Forecasters have been much too pessimistic about Brexit

Posted on November 27, 2016

This year has not been kind to economic forecasters. Blood-curdling noises from the Treasury before the EU referendum were, thankfully, not fulfilled.

The Treasury had warned of an “immediate and profound shock to our economy” which “would push our economy into a recession and lead to an increase in unemployment of around 500,000” if there were a vote for Brexit. Much of the rest of the economics establishment, including the International Monetary Fund, fell in behind it with further pre-referendum prophecies of gloom. In the event, the economy grew a robust 0.5 per cent in the third quarter of 2016, business investment rose and the labour market remained firm.

Following the referendum, the Bank of England slashed its growth forecasts in August as justification for its arguably premature package of monetary easing. Granted, it modestly upgraded its projections in November, but doubts over the robustness of its forecasting practices persist.
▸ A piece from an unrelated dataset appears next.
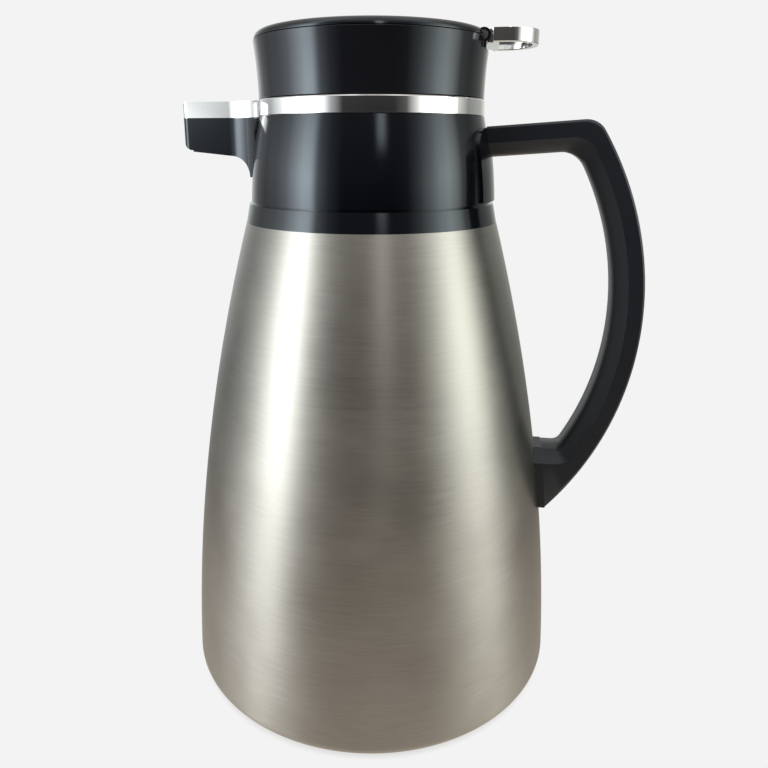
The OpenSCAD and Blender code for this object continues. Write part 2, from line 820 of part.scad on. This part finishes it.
module stopper_body()
{
    color("#2a2c30") difference() {
        union() {
            translate([0, 0, stopper_z]) cylinder(r = stopper_r, h = lid_z - stopper_z);
            translate([0, 0, stopper_z]) cylinder(r = stopper_r + lip_out, h = over);
            translate([0, 0, stopper_z + over + gasket_h]) cylinder(r = stopper_r + lip_out, h = over);
        }
        translate([0, 0, seat_z]) cylinder(r = stopper_r - stopper_wall, h = stopper_len);
        translate([0, 0, stopper_z - over]) cylinder(r = port_d / 2, h = stopper_len);
        for (a = [-1, 0, 1]) rotate([0, 0, a * window_step])
            translate([-stopper_r - over, -window_w / 2, window_z]) cube([stopper_r / 2, window_w, window_h]);
        translate([0, 0, window_z + window_h / 2]) rotate([0, 90, 0])
            cylinder(r = vent_r, h = stopper_r + over);
    }
}

module stopper_gasket()
{
    lip = neck_r - gap;
    r = stopper_r + lip_out;
    z = stopper_z + over;
    color("#8c8f94") rotate_extrude()
        polygon([[stopper_r, z], [r, z], [lip, z + gasket_h / 4], [r, z + gasket_h / 2],
            [lip, z + gasket_h * 3 / 4], [r, z + gasket_h], [stopper_r, z + gasket_h]]);
}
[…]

The failure of the economy to react to the Brexit vote as anticipated has undeniably damaged the reputation of economic forecasting. And this has informed many responses to the Office for Budget Responsibility’s “Economic and fiscal outlook” that accompanied the Autumn Statement. Some observers have mocked the uselessness of “experts” in general, and economic forecasts in particular, and have dismissed the OBR’s painstaking work out of hand. Is this fair? Yes and no.

In the OBR’s defence, there is little doubt that the outlook is a thorough and politically impartial document. But the OBR knows as well as anyone that forecasts are uncertain at the best of times, and that they are especially uncertain in the current climate. We do not yet know, for example, what Britain’s relationship with the EU will be after departure. For the OBR, obliged to forecast growth and the public finances, this poses some substantial challenges. It does what it can.

In an especially illuminating piece of analysis, the OBR attempted to assess the specific impact of Brexit on public borrowing. Over the five-year period 2016-17 to 2020-21, it forecasted extra total borrowing of £122bn compared with its March forecast (an increase to more than £216bn). Based on selected variables, including lower growth rates and higher inflation, it concluded some £59bn could be attributed to the effects of Brexit.

The remaining £63bn was attributable to other sources, comprising official statistical classification changes (£12bn), non-Brexit forecasting changes (more than £25bn) and government policies including extra spending (£26bn). Suffice to say, lurid headlines following the Autumn Statement informed us that £59bn was the “cost of Brexit”. Some commentators, those who had failed to study annex B of the document, went so far as to claim that the cost of Brexit was £122bn.

But while this all sounds very impressive, we should treat the OBR’s crystal ball-gazing with a healthy dose of scepticism. Forecasts, even a year ahead, indicate little more than the general direction of travel, and five years out they are basically fiction. The OBR effectively acknowledges this by publishing growth “fan charts” which represent outcomes with varying probabilities based on past official forecasting errors.

While its central growth forecast is 1.4 per cent for 2017, the fan chart suggests that growth could be between roughly zero and roughly 3 per cent. So perhaps we should not worry too much about the OBR’s November downgrades and the forecast of Brexit’s £59bn “impact” on the public finances after all. They are almost certainly overly pessimistic. And while higher prices could slow consumer spending, the lower pound and lower interest rates will boost the economy. Growth should continue much as it would have done if there had been no Brexit vote at all.